What an absolute awesome day to ride! I mean, it is fall in Southern Arizona and you just can’t ask for a better backdrop to be out in nature! The day started out cloudy and with a hint of rain in the sky, but with a high of 72 if feels like perfect riding weather. El Tour is going on in the background, we pass many riders as we leave town and head down towards Sahuarita for AES’ Kentucky Camp event. I’ve done El Tour probably six years and every year I feel more in danger on the street during the race…since the crash of ’09, neither Kevin or I have ventured back out to do it. I think the last 3 years I had participated, I wasn’t really able to come in any better then 4:50… Some of you may find it strange that I think riding my road bike in a race is more dangerous than riding my mountain bike at high speeds down rocky, cactus filled terrain. Those of you in the know, understand. I am in control of everything I do on a mountain bike (even when I’m out of control…see last post!); on the road, it’s often at the hand of others. Don’t get me wrong, I ride my road bike all the time…there are times I miss that race…maybe next year…

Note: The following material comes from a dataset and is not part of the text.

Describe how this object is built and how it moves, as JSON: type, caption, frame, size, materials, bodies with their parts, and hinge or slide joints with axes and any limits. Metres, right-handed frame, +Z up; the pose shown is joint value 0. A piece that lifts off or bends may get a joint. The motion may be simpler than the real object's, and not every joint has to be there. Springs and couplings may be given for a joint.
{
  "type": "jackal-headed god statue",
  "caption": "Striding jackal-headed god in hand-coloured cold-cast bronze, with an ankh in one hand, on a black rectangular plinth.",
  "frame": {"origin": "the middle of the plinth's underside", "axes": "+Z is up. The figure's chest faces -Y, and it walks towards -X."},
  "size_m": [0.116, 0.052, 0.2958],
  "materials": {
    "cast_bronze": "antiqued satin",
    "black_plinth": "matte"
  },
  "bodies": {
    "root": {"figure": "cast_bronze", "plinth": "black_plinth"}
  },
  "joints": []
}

Back to the actual reason I’m writing this! We’ve chosen to ride a mountain event today, get out of the city and down towards Gardner Canyon area. If you’ve never been to an AES (Arizona Endurance Series) event, I highly recommend hitting one up. They are alot of fun. They are usually free to enter…or for a donation of a six-pack of good beer; you can race it, ride it or tour it and there is always an after party to just sit around, trade stories and get to know some of the other local (and some not so local) mountain bikers. Now, AES’ rides are not for the faint at heart! They do usually offer a shorter course, there is still always some big climbs and technical singletrack…but this is why we ride! The whole reason for them is to get out and ride your bike for miles and miles and hours and hours in some of the most beautiful places in the state. Mr. Brown (Chad for short) runs the series and is a local Tucson-ian…he does a great job! Another great thing about the AES, is there are usually quite a handful of women that show up. It’s awesome to see gals, not unlike myself, getting out into the dirt and enjoying themselves! There is something to be said about riding with other women, not just racing; but for fun. And I think that women learn to mountain bike differently then men, so it’s nice to see how another female might take that jump or find a line better suited for them.

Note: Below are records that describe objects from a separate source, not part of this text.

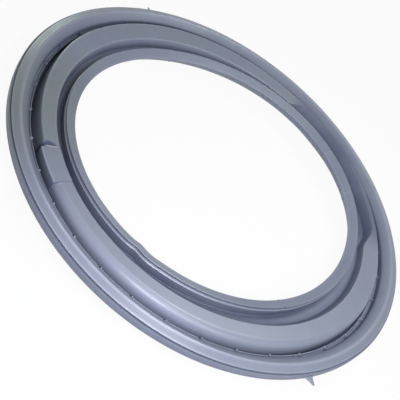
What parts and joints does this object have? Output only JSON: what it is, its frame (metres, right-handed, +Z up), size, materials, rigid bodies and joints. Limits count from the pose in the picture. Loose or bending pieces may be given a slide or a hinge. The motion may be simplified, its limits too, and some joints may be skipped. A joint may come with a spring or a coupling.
{
  "type": "washing machine door seal",
  "caption": "Round moulded rubber door seal: an outer clamping flange, a ribbed channel, a broad bellows hump with a fold, and a thin inner sealing lip.",
  "frame": {"origin": "centre of the flat base ring that the seal rests on", "axes": "+Z up along the ring's axis, towards the sealing lip's face; +X towards the shallow end of the hump's relief cut, a quarter turn clockwise from its steep end"},
  "size_m": [0.4036, 0.4036, 0.029],
  "materials": {
    "rubber": "satin moulded rubber, grey-blue"
  },
  "bodies": {
    "root": {"door_seal": "rubber"}
  },
  "joints": []
}
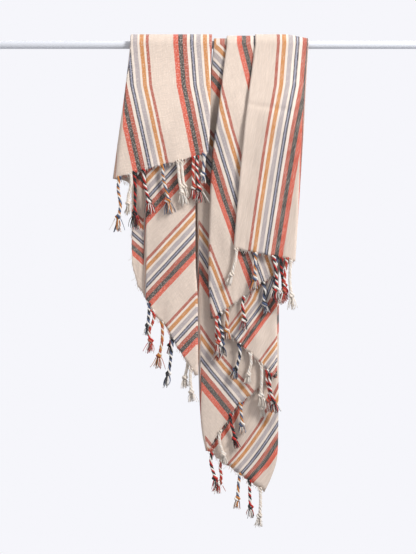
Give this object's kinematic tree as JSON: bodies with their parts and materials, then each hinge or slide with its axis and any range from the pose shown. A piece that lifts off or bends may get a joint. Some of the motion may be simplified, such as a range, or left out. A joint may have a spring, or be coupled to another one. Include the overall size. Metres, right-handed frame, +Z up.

I did the Kentucky Camp last year, which was my first. It was also the first time to ever use a GPS (not my own) on a bike. Yes, I got lost. With a GPS. Would it have helped had I acually pressed the start button? Yes, it probably would have. Lesson learned. The look on my face, when I almost ran smack into Beto Villegas flying down the singletrack leading three guys strung out on his back wheel that I was heading the wrong way on, must have been priceless. This year I decided to do the short course with my husband.

We started the ride with a few rain sprinkles falling on our heads, chilly maybe just a bit; but a 1/2 mile up the road we would begin to work as the climbing started right away. Thru a sandy jeep road to some very nice single track on the AZT. Climbing switchbacks. The still air. Clouds overhead. The rain drops ceasing. Only the sound of heavy breath and pedal strokes over the dirt. Very nice indeed!

All smiles

We go on and climb for a while with a bit of roller coastering mixed in. Kevin and I are playing leapfrog on the ups and the downs. From behind me after the first bit of descent, comes Chloe Woodruff. Chloe is a local Pro whom I had actually just met in person today. I am thrilled to get to ride with her! Throughout the ride we chat a bit and chase each other some and stop for photo ops. We even make a few wrong turns together, but nothing major, just a little temporary misplacement is all. πŸ™‚

On the back half of the course, there are lots of jeep roads connecting the trails. Some are a little rutted and loose, but for the most part fairly nice to ride on. I get hung up at one point after dropping my opened GU packet. I can’t leave that! I need that! So since this is a nice laid back kinda ride, I stop and pick it up; dust it off and eat it. Mmmm…Roctane Orange-Vanilla. Then I catch back up to the little group we’ve created.

buddy, Mark Torowus

At the top of some of the climbs, the view just opens wide up and is stunning. Birds are playing on the light wind and you can see for miles upon miles even with the cloudy day. The desert looks completely different with a cloudy backdrop. At one point the group of us is screaming down some jeep road. Chloe, followed by myself and then Kevin. The road turns and ruts out right in our line. We scuttle thru it, but there lies a long black plastic pipe in the middle. (Wait for it…here’s your incident) I get hung up on this pipe. I pull out of it, but the bike forks sharply to the right…where Kevin is flying thru. I don’t know how we did it; but both of us managed to stay upright and not go down. Other than a nicely colored bruise forming on my tricep, we both came out unscathed. Whew! It doesn’t sound that scary…but for one brief moment, it was. The rest of the ride is the great singletrack we rode in on. Totally different going the other direction. But somehow, it seems there is more climbing then I’ld have thought there should have been when riding outbound…didn’t we climb that whole way out?? Ha. There are some technical descents, rocky. I ride all of it minus one left-hand switchback that I didn’t quite make around. Almost, but that darn tree root got in the way of my pedal as I was trying to save the turn. Oh well, foot down, onwards. Its after this that Chloe puts the hammer down and walks away from all of us. Am I really ready to play with the big girls?!

29 miles and 3600ft ascent later, we are all back at the camp. Sweaty, dirty and smiling! What a great ride! Now its time to sit around, drink some ‘recovery’ beverages and talk with all the other riders as they come in one by one from both the long and short course. This is what it’s all about: the bike, the people, our nature, the comradery. Love it!